Blurb from the website:

SCons is an Open Source software construction tool. Think of SCons as an improved, cross-platform substitute for the classic Make utility with integrated functionality similar to autoconf/automake and compiler caches such as ccache. In short, SCons is an easier, more reliable and faster way to build software.



While I can't contest that SCons is comprehensive, I would never recommend it as a source of learning "what to do".

SCons is not idiomatic Python and it abuses things like `eval` which gives it terrible performance.

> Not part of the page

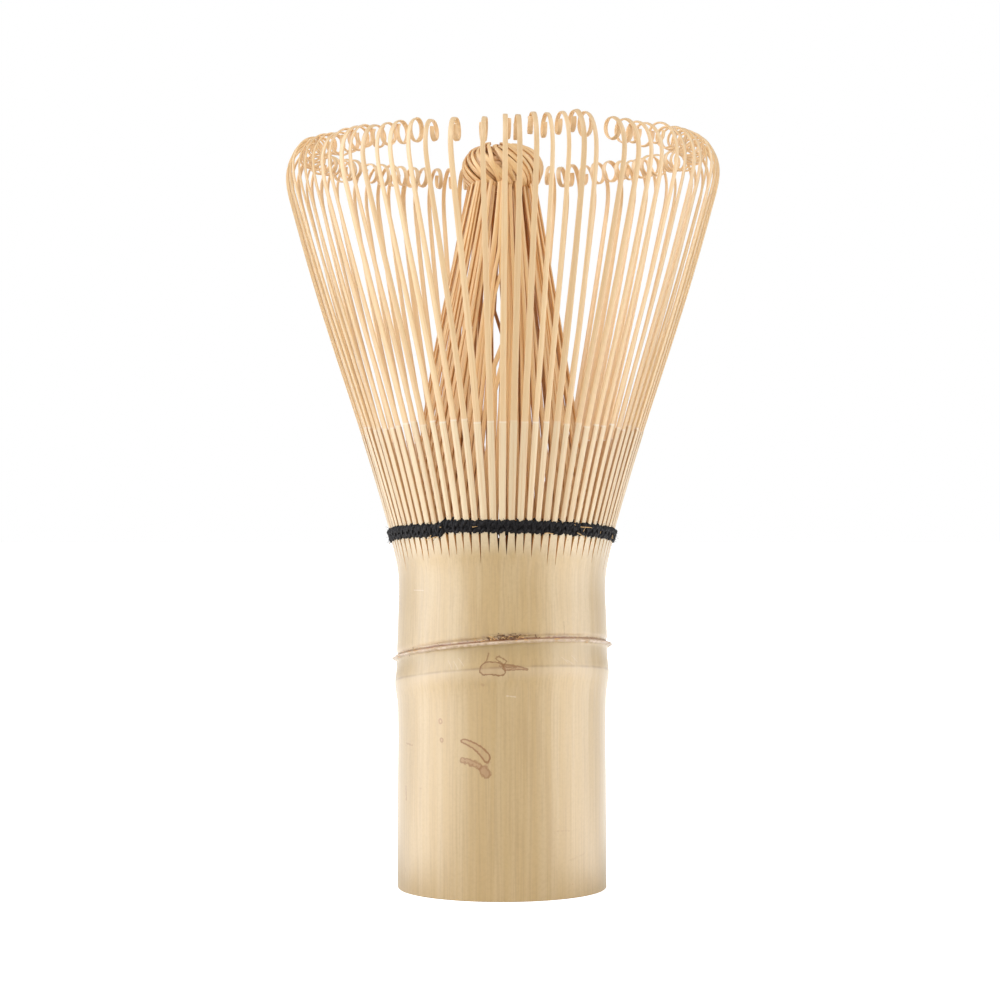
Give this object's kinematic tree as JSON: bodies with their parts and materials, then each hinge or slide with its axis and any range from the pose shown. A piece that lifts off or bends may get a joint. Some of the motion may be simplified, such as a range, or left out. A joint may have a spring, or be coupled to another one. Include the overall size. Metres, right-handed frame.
{
  "type": "bamboo tea whisk",
  "caption": "Hand whisk cut from one bamboo culm: a hollow handle with a node, split into a flared ring of curled outer tines round a knotted inner bundle, bound with black thread.",
  "frame": {"origin": "centre of the culm's cut lower end, at the base plane", "axes": "+Z along the culm towards the tines, -Y the front, which carries the bud scar of the node"},
  "size_m": [0.0614, 0.0614, 0.1041],
  "materials": {
    "bamboo_skin": "satin bamboo skin",
    "outer_bamboo": "scraped bamboo, pale straw",
    "inner_bamboo": "scraped inner bamboo, darker",
    "black_thread": "twisted cotton thread"
  },
  "bodies": {
    "culm": {"culm_handle": "bamboo_skin", "binding_thread": "black_thread", "centre_knot": "inner_bamboo", "inner_tines_01": "inner_bamboo", "inner_tines_02": "inner_bamboo", "inner_tines_03": "inner_bamboo", "inner_tines_04": "inner_bamboo", "inner_tines_05": "inner_bamboo", "inner_tines_06": "inner_bamboo", "inner_tines_07": "inner_bamboo", "inner_tines_08": "inner_bamboo", "inner_tines_09": "inner_bamboo", "inner_tines_10": "inner_bamboo", "inner_tines_11": "inner_bamboo", "inner_tines_12": "inner_bamboo", "inner_tines_13": "inner_bamboo", "inner_tines_14": "inner_bamboo", "inner_tines_15": "inner_bamboo", "inner_tines_16": "inner_bamboo"},
    "outer_comb_01": {"outer_tines_01": "outer_bamboo"},
    "outer_comb_02": {"outer_tines_02": "outer_bamboo"},
    "outer_comb_03": {"outer_tines_03": "outer_bamboo"},
    "outer_comb_04": {"outer_tines_04": "outer_bamboo"},
    "outer_comb_05": {"outer_tines_05": "outer_bamboo"},
    "outer_comb_06": {"outer_tines_06": "outer_bamboo"},
    "outer_comb_07": {"outer_tines_07": "outer_bamboo"},
    "outer_comb_08": {"outer_tines_08": "outer_bamboo"},
    "outer_comb_09": {"outer_tines_09": "outer_bamboo"},
    "outer_comb_10": {"outer_tines_10": "outer_bamboo"},
    "outer_comb_11": {"outer_tines_11": "outer_bamboo"},
    "outer_comb_12": {"outer_tines_12": "outer_bamboo"},
    "outer_comb_13": {"outer_tines_13": "outer_bamboo"},
    "outer_comb_14": {"outer_tines_14": "outer_bamboo"},
    "outer_comb_15": {"outer_tines_15": "outer_bamboo"},
    "outer_comb_16": {"outer_tines_16": "outer_bamboo"}
  },
  "joints": [
    {"name": "comb_01_flex", "type": "hinge", "parent": "culm", "child": "outer_comb_01", "pos_m": [0, -0.0143, 0.04965], "axis": [1, 0, 0], "range_deg": [-3, 4], "stiffness_Nm_per_rad": 0.0078},
    {"name": "comb_02_flex", "type": "hinge", "parent": "culm", "child": "outer_comb_02", "pos_m": [0.00547, -0.01321, 0.04965], "axis": [0.9239, 0.3827, 0], "range_deg": [-3, 4], "stiffness_Nm_per_rad": 0.0078},
    {"name": "comb_03_flex", "type": "hinge", "parent": "culm", "child": "outer_comb_03", "pos_m": [0.01011, -0.01011, 0.04965], "axis": [0.7071, 0.7071, 0], "range_deg": [-3, 4], "stiffness_Nm_per_rad": 0.0078},
    {"name": "comb_04_flex", "type": "hinge", "parent": "culm", "child": "outer_comb_04", "pos_m": [0.01321, -0.00547, 0.04965], "axis": [0.3827, 0.9239, 0], "range_deg": [-3, 4], "stiffness_Nm_per_rad": 0.0078},
    {"name": "comb_05_flex", "type": "hinge", "parent": "culm", "child": "outer_comb_05", "pos_m": [0.0143, 0, 0.04965], "axis": [0, 1, 0], "range_deg": [-3, 4], "stiffness_Nm_per_rad": 0.0078},
    {"name": "comb_06_flex", "type": "hinge", "parent": "culm", "child": "outer_comb_06", "pos_m": [0.01321, 0.00547, 0.04965], "axis": [-0.3827, 0.9239, 0], "range_deg": [-3, 4], "stiffness_Nm_per_rad": 0.0078},
    {"name": "comb_07_flex", "type": "hinge", "parent": "culm", "child": "outer_comb_07", "pos_m": [0.01011, 0.01011, 0.04965], "axis": [-0.7071, 0.7071, 0], "range_deg": [-3, 4], "stiffness_Nm_per_rad": 0.0078},
    {"name": "comb_08_flex", "type": "hinge", "parent": "culm", "child": "outer_comb_08", "pos_m": [0.00547, 0.01321, 0.04965], "axis": [-0.9239, 0.3827, 0], "range_deg": [-3, 4], "stiffness_Nm_per_rad": 0.0078},
    {"name": "comb_09_flex", "type": "hinge", "parent": "culm", "child": "outer_comb_09", "pos_m": [0, 0.0143, 0.04965], "axis": [-1, 0, 0], "range_deg": [-3, 4], "stiffness_Nm_per_rad": 0.0078},
    {"name": "comb_10_flex", "type": "hinge", "parent": "culm", "child": "outer_comb_10", "pos_m": [-0.00547, 0.01321, 0.04965], "axis": [-0.9239, -0.3827, 0], "range_deg": [-3, 4], "stiffness_Nm_per_rad": 0.0078},
    {"name": "comb_11_flex", "type": "hinge", "parent": "culm", "child": "outer_comb_11", "pos_m": [-0.01011, 0.01011, 0.04965], "axis": [-0.7071, -0.7071, 0], "range_deg": [-3, 4], "stiffness_Nm_per_rad": 0.0078},
    {"name": "comb_12_flex", "type": "hinge", "parent": "culm", "child": "outer_comb_12", "pos_m": [-0.01321, 0.00547, 0.04965], "axis": [-0.3827, -0.9239, 0], "range_deg": [-3, 4], "stiffness_Nm_per_rad": 0.0078},
    {"name": "comb_13_flex", "type": "hinge", "parent": "culm", "child": "outer_comb_13", "pos_m": [-0.0143, 0, 0.04965], "axis": [0, -1, 0], "range_deg": [-3, 4], "stiffness_Nm_per_rad": 0.0078},
    {"name": "comb_14_flex", "type": "hinge", "parent": "culm", "child": "outer_comb_14", "pos_m": [-0.01321, -0.00547, 0.04965], "axis": [0.3827, -0.9239, 0], "range_deg": [-3, 4], "stiffness_Nm_per_rad": 0.0078},
    {"name": "comb_15_flex", "type": "hinge", "parent": "culm", "child": "outer_comb_15", "pos_m": [-0.01011, -0.01011, 0.04965], "axis": [0.7071, -0.7071, 0], "range_deg": [-3, 4], "stiffness_Nm_per_rad": 0.0078},
    {"name": "comb_16_flex", "type": "hinge", "parent": "culm", "child": "outer_comb_16", "pos_m": [-0.00547, -0.01321, 0.04965], "axis": [0.9239, -0.3827, 0], "range_deg": [-3, 4], "stiffness_Nm_per_rad": 0.0078}
  ]
}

Source: I used to work for MongoDB and my full time job was to make SCons faster, which I eventually did by making it a Ninja generator (which has now been upstreamed). But the code is still pretty bad.

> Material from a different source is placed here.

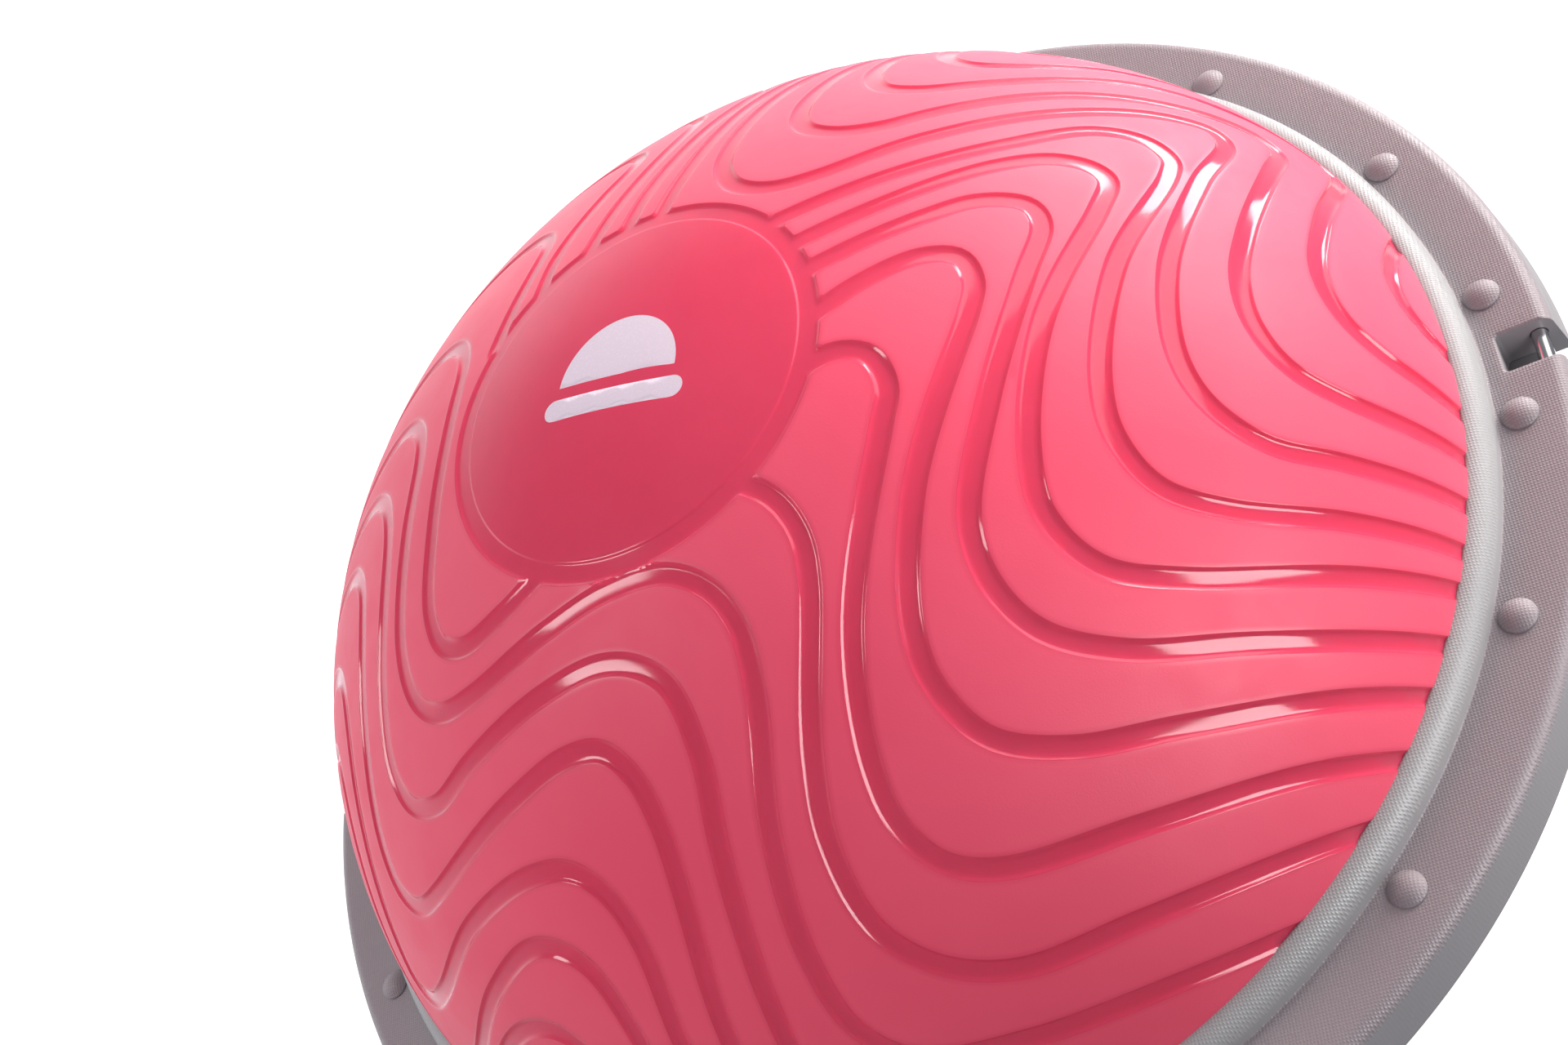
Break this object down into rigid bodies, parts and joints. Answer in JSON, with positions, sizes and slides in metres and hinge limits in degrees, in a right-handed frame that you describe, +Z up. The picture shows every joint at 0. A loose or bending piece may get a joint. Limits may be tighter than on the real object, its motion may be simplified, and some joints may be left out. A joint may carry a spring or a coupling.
{
  "type": "balance dome trainer",
  "caption": "Inflated half-ball dome with a wave tread, clamped by a riveted rim ring onto a flat round platform with band anchor pins.",
  "frame": {"origin": "on the floor, under the dome's centre", "axes": "+Z up along the dome's axis; the two band pockets and their pins are on +X and -X, the two hand grips on +Y and -Y"},
  "size_m": [0.5782, 0.579, 0.206],
  "materials": {
    "soft_pvc_pink": "satin plateaus with glossy grooves",
    "moulded_grey": "fine moulded dot texture on the flange, smooth satin skirt",
    "polished_steel": "polished",
    "black_rubber": "matte",
    "plug_white": "smooth"
  },
  "bodies": {
    "trainer": {"dome_bladder": "soft_pvc_pink", "clamp_ring": "moulded_grey", "base_platform": "moulded_grey", "rim_rivet_01": "moulded_grey", "rim_rivet_02": "moulded_grey", "rim_rivet_03": "moulded_grey", "rim_rivet_04": "moulded_grey", "rim_rivet_05": "moulded_grey", "rim_rivet_06": "moulded_grey", "rim_rivet_07": "moulded_grey", "rim_rivet_08": "moulded_grey", "rim_rivet_09": "moulded_grey", "rim_rivet_10": "moulded_grey", "rim_rivet_11": "moulded_grey", "rim_rivet_12": "moulded_grey", "rim_rivet_13": "moulded_grey", "rim_rivet_14": "moulded_grey", "rim_rivet_15": "moulded_grey", "rim_rivet_16": "moulded_grey", "anchor_pin_01": "polished_steel", "anchor_pin_02": "polished_steel", "valve_seat": "black_rubber", "foot_pad_01": "black_rubber", "foot_pad_02": "black_rubber", "foot_pad_03": "black_rubber", "foot_pad_04": "black_rubber", "foot_pad_05": "black_rubber", "foot_pad_06": "black_rubber", "foot_pad_07": "black_rubber", "foot_pad_08": "black_rubber"},
    "plug": {"valve_plug": "plug_white"}
  },
  "joints": [
    {"name": "plug_pull", "type": "slide", "parent": "trainer", "child": "plug", "axis": [0, 0, -1], "range_m": [0, 0.025]}
  ]
}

Using SCons however is much nicer than using make / autoconf IMO, especially now that you can farm the builds out to Ninja.


Oh definitely agree on the non-idiomatic python. I was thinking less of "how to correctly implement and write the python code" and more of the "learn the history and decisions on why it might do things, and the user experience of defining a build in python". I really liked its consistency of repeatable build steps, the way it handled it's dependencies, and accepted the tradeoff it presented for slowness. But its been perhaps 10 years since I looked it, likely longer, and rose coloured glasses are applicable.

And nice work making SCons faster!! not at easy thing to do at all.


An alternative to Scons could be Doit (<https://pydoit.org/>), which if I remember correctly was built as a faster alternative to Scons. See also reasons of some users to prefer the later to other mentioned here: <https://pydoit.org/stories.html>.


Also see waf https://waf.io/ which is a similar build system as scons to replace make including dependencies


I took a look at it in 2017, decided to stay with Makefiles.